Verbatim output of all the material below is required.

-------- Available data

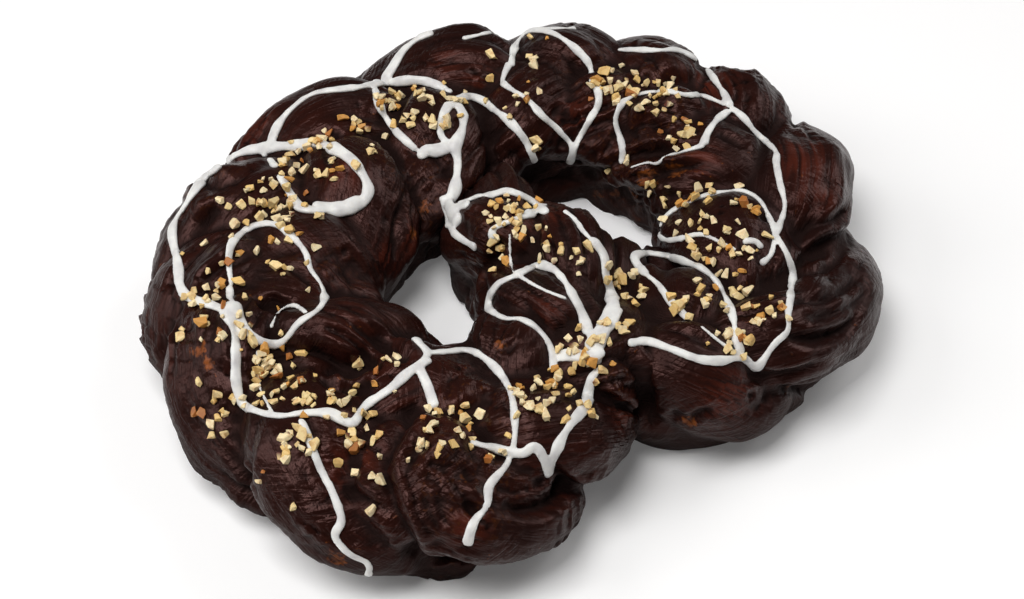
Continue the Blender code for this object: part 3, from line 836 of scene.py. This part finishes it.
# %% Draw the icing
# Width in millimetres, then the points of the stroke on the sheet.
ICING = (
    (4.2, ((-100, 117), (-112, 105), (-122, 93), (-126, 75), (-130, 55), (-124, 45), (-118, 38))),
    (4.2, ((-118, 38), (-118, 25), (-122, 12), (-127, -3), (-128, -16), (-118, -27), (-108, -30),
           (-98, -35), (-92, -44), (-85, -38), (-70, -33), (-60, -28), (-50, -25))),
    (4.9, ((-90, 122), (-78, 127), (-65, 125), (-50, 120), (-42, 116), (-36, 108), (-33, 95), (-34, 80),
           (-42, 72), (-50, 73), (-65, 80), (-67, 92), (-67, 105))),
    (4.2, ((-68, 125), (-67, 112))),
    (4.4, ((-100, 117), (-90, 122))),
    (4.9, ((-63, 127), (-55, 138), (-45, 146), (-32, 151), (-15, 147), (0, 144), (15, 140), (22, 133),
           (26, 125))),
    (4.0, ((-5, 143), (-8, 130), (-8, 115), (-6, 103), (-4, 95))),
    (5.1, ((1, 145), (8, 152), (18, 162), (28, 167), (36, 168))),
    (6.6, ((-61, 80), (-54, 75), (-46, 73), (-39, 76))),
    (5.4, ((-2, 95), (3, 91), (10, 89))),
    (7.0, ((-4, 62), (-5, 52), (-5, 44))),
    (5.4, ((-5, 52), (2, 52))),
    (6.2, ((-114, 39), (-115, 30), (-116, 21))),
    (6.0, ((-1, -47), (6, -49), (11, -52), (18, -51))),
    (3.5, ((-110, 50), (-107, 62), (-103, 72), (-95, 78), (-88, 80), (-80, 77), (-76, 68), (-74, 55),
           (-76, 45), (-75, 35), (-77, 25), (-83, 20), (-92, 17), (-98, 12), (-105, 10), (-112, 18),
           (-113, 30), (-113, 42), (-111, 50))),
    (1.9, ((-103, 20), (-97, 27), (-90, 28), (-87, 22))),
    (1.4, ((-113, 10), (-116, 0), (-119, -10), (-119, -25))),
    (4.0, ((-5, 90), (0, 92), (10, 92))),
    (4.7, ((25, 117), (25, 108), (20, 98), (13, 90), (10, 80), (5, 70), (0, 62), (-8, 55))),
    (4.0, ((22, 118), (15, 110), (10, 100), (11, 92))),
    (3.7, ((17, 112), (25, 118), (33, 118), (38, 112), (40, 105), (43, 95), (44, 82), (43, 72), (42, 66))),
    (3.7, ((60, 132), (52, 122), (53, 115), (57, 105), (58, 92), (61, 80), (62, 68), (56, 58))),
    (4.0, ((56, 58), (65, 68), (75, 78), (85, 87), (90, 97), (91, 105))),
    (3.3, ((60, 130), (66, 140), (75, 148), (82, 149), (89, 143), (93, 132), (95, 118), (93, 110))),
    (3.0, ((48, 158), (60, 157), (72, 154), (83, 149), (92, 146), (100, 142))),
    (3.3, ((112, 119), (120, 115), (130, 110), (138, 106), (143, 95), (144, 82), (143, 70), (141, 60))),
    (3.0, ((77, 47), (82, 55), (85, 65), (88, 75), (95, 83), (103, 86), (112, 85), (120, 82), (125, 77),
           (133, 72), (140, 62))),
    (2.6, ((80, 43), (88, 43), (92, 40), (98, 43), (107, 42), (117, 42))),
    (3.7, ((117, 42), (122, 48), (130, 54), (139, 58))),
    (3.3, ((141, 60), (143, 50), (143, 38), (145, 25), (141, 17), (136, 5), (131, -8), (122, -18),
           (118, -22))),
    (3.3, ((118, -22), (116, -35), (112, -47), (105, -57), (98, -67), (94, -74), (85, -78), (75, -85),
           (71, -87))),
    (3.5, ((71, -87), (69, -79), (60, -77), (52, -72), (45, -63), (38, -55), (30, -52))),
    (3.7, ((103, -35), (110, -32), (118, -22))),
    (3.3, ((118, -22), (121, -10), (122, 0), (118, 8), (110, 11), (100, 12), (88, 11), (78, 7), (72, 0),
           (73, -5), (80, -7))),
    (2.6, ((80, -7), (88, -8), (93, -15), (97, -23))),
    (2.8, ((103, -20), (108, -22), (108, -27))),
    (3.7, ((55, -20), (54, -9), (60, -8), (67, -13), (73, -18), (78, -27), (80, -37), (79, -48), (76, -60),
           (72, -68), (70, -77))),
    (3.0, ((55, -20), (57, -28), (57, -38), (59, -50))),
    (2.1, ((62, -57), (65, -68), (68, -77))),
    (4.0, ((-5, 62), (-8, 50), (-10, 40), (-8, 33), (-5, 27))),
    (3.6, ((0, 54), (8, 55), (16, 53), (22, 53), (27, 47), (30, 40), (32, 33))),
    (4.0, ((5, 28), (5, 33), (15, 35), (25, 35), (33, 37))),
    (1.6, ((12, 28), (5, 12), (3, 3))),
    (4.0, ((-5, -52), (-1, -40), (-2, -28), (-6, -20), (-11, -18), (-15, -10), (-11, -3), (-5, 2), (3, 3))),
    (4.4, ((3, 3), (8, 4), (15, 5), (20, 0), (21, -10), (20, -20), (19, -30), (17, -40))),
    (2.1, ((5, 2), (10, -8), (17, -18))),
    (3.3, ((-3, -47), (3, -45), (10, -50))),
    (2.4, ((40, 30), (42, 23), (42, 16), (43, 8))),
    (5.8, ((43, 10), (43, -2), (39, -11), (36, -22), (33, -33))),
    (6.4, ((33, -30), (26, -38), (20, -44), (14, -49))),
    (5.0, ((19, -31), (18, -38), (17, -47))),
    (4.2, ((34, -33), (27, -40), (20, -43), (16, -50), (13, -57))),
    (4.2, ((13, -60), (8, -62), (3, -68), (-2, -75), (-10, -80), (-18, -86), (-25, -93), (-31, -101))),
    (4.0, ((-31, -101), (-29, -90), (-30, -84), (-35, -87), (-45, -80), (-52, -73))),
    (3.3, ((-48, -22), (-40, -25), (-32, -28), (-28, -35), (-26, -45), (-27, -58), (-32, -72), (-38, -83))),
    (3.7, ((-38, -83), (-45, -90), (-55, -96), (-60, -105), (-68, -110), (-74, -118))),
    (3.7, ((-51, -11), (-50, -16), (-49, -22), (-55, -27), (-56, -38), (-58, -50))),
    (3.7, ((-110, -33), (-111, -45), (-112, -60), (-112, -75), (-114, -88), (-119, -92), (-117, -103),
           (-112, -110), (-114, -115))),
)
icing_widths = [width for width, _ in ICING]
print(len(ICING), "strokes,", min(icing_widths), "to", max(icing_widths), "mm wide")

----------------

▸ **Expected output**
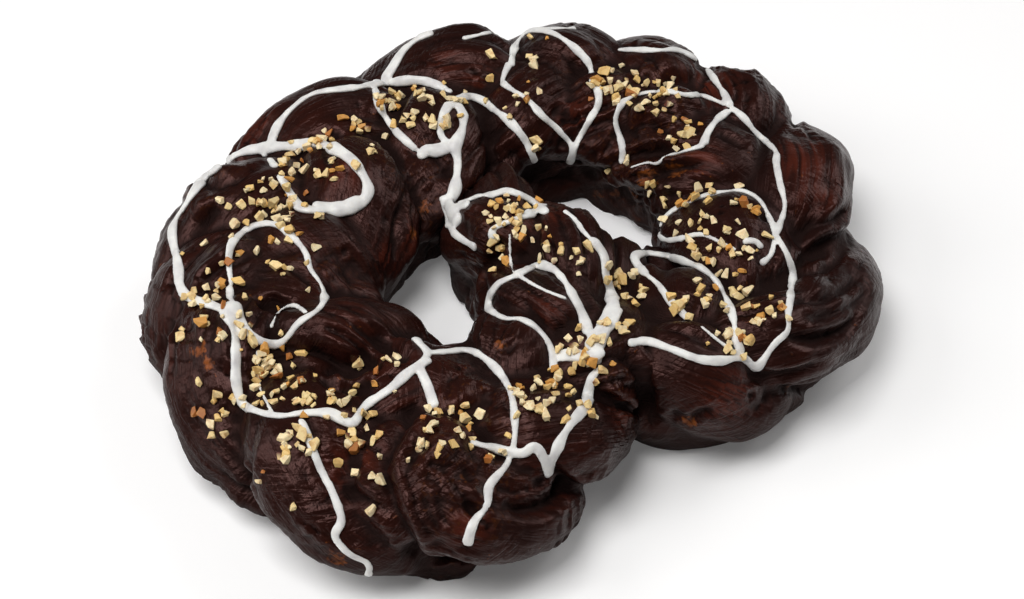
Continue the Blender code for this object: part 3, from line 836 of scene.py. This part finishes it.
# %% Draw the icing
# Width in millimetres, then the points of the stroke on the sheet.
ICING = (
    (4.2, ((-100, 117), (-112, 105), (-122, 93), (-126, 75), (-130, 55), (-124, 45), (-118, 38))),
    (4.2, ((-118, 38), (-118, 25), (-122, 12), (-127, -3), (-128, -16), (-118, -27), (-108, -30),
           (-98, -35), (-92, -44), (-85, -38), (-70, -33), (-60, -28), (-50, -25))),
    (4.9, ((-90, 122), (-78, 127), (-65, 125), (-50, 120), (-42, 116), (-36, 108), (-33, 95), (-34, 80),
           (-42, 72), (-50, 73), (-65, 80), (-67, 92), (-67, 105))),
    (4.2, ((-68, 125), (-67, 112))),
    (4.4, ((-100, 117), (-90, 122))),
    (4.9, ((-63, 127), (-55, 138), (-45, 146), (-32, 151), (-15, 147), (0, 144), (15, 140), (22, 133),
           (26, 125))),
    (4.0, ((-5, 143), (-8, 130), (-8, 115), (-6, 103), (-4, 95))),
    (5.1, ((1, 145), (8, 152), (18, 162), (28, 167), (36, 168))),
    (6.6, ((-61, 80), (-54, 75), (-46, 73), (-39, 76))),
    (5.4, ((-2, 95), (3, 91), (10, 89))),
    (7.0, ((-4, 62), (-5, 52), (-5, 44))),
    (5.4, ((-5, 52), (2, 52))),
    (6.2, ((-114, 39), (-115, 30), (-116, 21))),
    (6.0, ((-1, -47), (6, -49), (11, -52), (18, -51))),
    (3.5, ((-110, 50), (-107, 62), (-103, 72), (-95, 78), (-88, 80), (-80, 77), (-76, 68), (-74, 55),
           (-76, 45), (-75, 35), (-77, 25), (-83, 20), (-92, 17), (-98, 12), (-105, 10), (-112, 18),
           (-113, 30), (-113, 42), (-111, 50))),
    (1.9, ((-103, 20), (-97, 27), (-90, 28), (-87, 22))),
    (1.4, ((-113, 10), (-116, 0), (-119, -10), (-119, -25))),
    (4.0, ((-5, 90), (0, 92), (10, 92))),
    (4.7, ((25, 117), (25, 108), (20, 98), (13, 90), (10, 80), (5, 70), (0, 62), (-8, 55))),
    (4.0, ((22, 118), (15, 110), (10, 100), (11, 92))),
    (3.7, ((17, 112), (25, 118), (33, 118), (38, 112), (40, 105), (43, 95), (44, 82), (43, 72), (42, 66))),
    (3.7, ((60, 132), (52, 122), (53, 115), (57, 105), (58, 92), (61, 80), (62, 68), (56, 58))),
    (4.0, ((56, 58), (65, 68), (75, 78), (85, 87), (90, 97), (91, 105))),
    (3.3, ((60, 130), (66, 140), (75, 148), (82, 149), (89, 143), (93, 132), (95, 118), (93, 110))),
    (3.0, ((48, 158), (60, 157), (72, 154), (83, 149), (92, 146), (100, 142))),
    (3.3, ((112, 119), (120, 115), (130, 110), (138, 106), (143, 95), (144, 82), (143, 70), (141, 60))),
    (3.0, ((77, 47), (82, 55), (85, 65), (88, 75), (95, 83), (103, 86), (112, 85), (120, 82), (125, 77),
           (133, 72), (140, 62))),
    (2.6, ((80, 43), (88, 43), (92, 40), (98, 43), (107, 42), (117, 42))),
    (3.7, ((117, 42), (122, 48), (130, 54), (139, 58))),
    (3.3, ((141, 60), (143, 50), (143, 38), (145, 25), (141, 17), (136, 5), (131, -8), (122, -18),
           (118, -22))),
    (3.3, ((118, -22), (116, -35), (112, -47), (105, -57), (98, -67), (94, -74), (85, -78), (75, -85),
           (71, -87))),
    (3.5, ((71, -87), (69, -79), (60, -77), (52, -72), (45, -63), (38, -55), (30, -52))),
    (3.7, ((103, -35), (110, -32), (118, -22))),
    (3.3, ((118, -22), (121, -10), (122, 0), (118, 8), (110, 11), (100, 12), (88, 11), (78, 7), (72, 0),
           (73, -5), (80, -7))),
    (2.6, ((80, -7), (88, -8), (93, -15), (97, -23))),
    (2.8, ((103, -20), (108, -22), (108, -27))),
    (3.7, ((55, -20), (54, -9), (60, -8), (67, -13), (73, -18), (78, -27), (80, -37), (79, -48), (76, -60),
           (72, -68), (70, -77))),
    (3.0, ((55, -20), (57, -28), (57, -38), (59, -50))),
    (2.1, ((62, -57), (65, -68), (68, -77))),
    (4.0, ((-5, 62), (-8, 50), (-10, 40), (-8, 33), (-5, 27))),
    (3.6, ((0, 54), (8, 55), (16, 53), (22, 53), (27, 47), (30, 40), (32, 33))),
    (4.0, ((5, 28), (5, 33), (15, 35), (25, 35), (33, 37))),
    (1.6, ((12, 28), (5, 12), (3, 3))),
    (4.0, ((-5, -52), (-1, -40), (-2, -28), (-6, -20), (-11, -18), (-15, -10), (-11, -3), (-5, 2), (3, 3))),
    (4.4, ((3, 3), (8, 4), (15, 5), (20, 0), (21, -10), (20, -20), (19, -30), (17, -40))),
    (2.1, ((5, 2), (10, -8), (17, -18))),
    (3.3, ((-3, -47), (3, -45), (10, -50))),
    (2.4, ((40, 30), (42, 23), (42, 16), (43, 8))),
    (5.8, ((43, 10), (43, -2), (39, -11), (36, -22), (33, -33))),
    (6.4, ((33, -30), (26, -38), (20, -44), (14, -49))),
    (5.0, ((19, -31), (18, -38), (17, -47))),
    (4.2, ((34, -33), (27, -40), (20, -43), (16, -50), (13, -57))),
    (4.2, ((13, -60), (8, -62), (3, -68), (-2, -75), (-10, -80), (-18, -86), (-25, -93), (-31, -101))),
    (4.0, ((-31, -101), (-29, -90), (-30, -84), (-35, -87), (-45, -80), (-52, -73))),
    (3.3, ((-48, -22), (-40, -25), (-32, -28), (-28, -35), (-26, -45), (-27, -58), (-32, -72), (-38, -83))),
    (3.7, ((-38, -83), (-45, -90), (-55, -96), (-60, -105), (-68, -110), (-74, -118))),
    (3.7, ((-51, -11), (-50, -16), (-49, -22), (-55, -27), (-56, -38), (-58, -50))),
    (3.7, ((-110, -33), (-111, -45), (-112, -60), (-112, -75), (-114, -88), (-119, -92), (-117, -103),
           (-112, -110), (-114, -115))),
)
icing_widths = [width for width, _ in ICING]
print(len(ICING), "strokes,", min(icing_widths), "to", max(icing_widths), "mm wide")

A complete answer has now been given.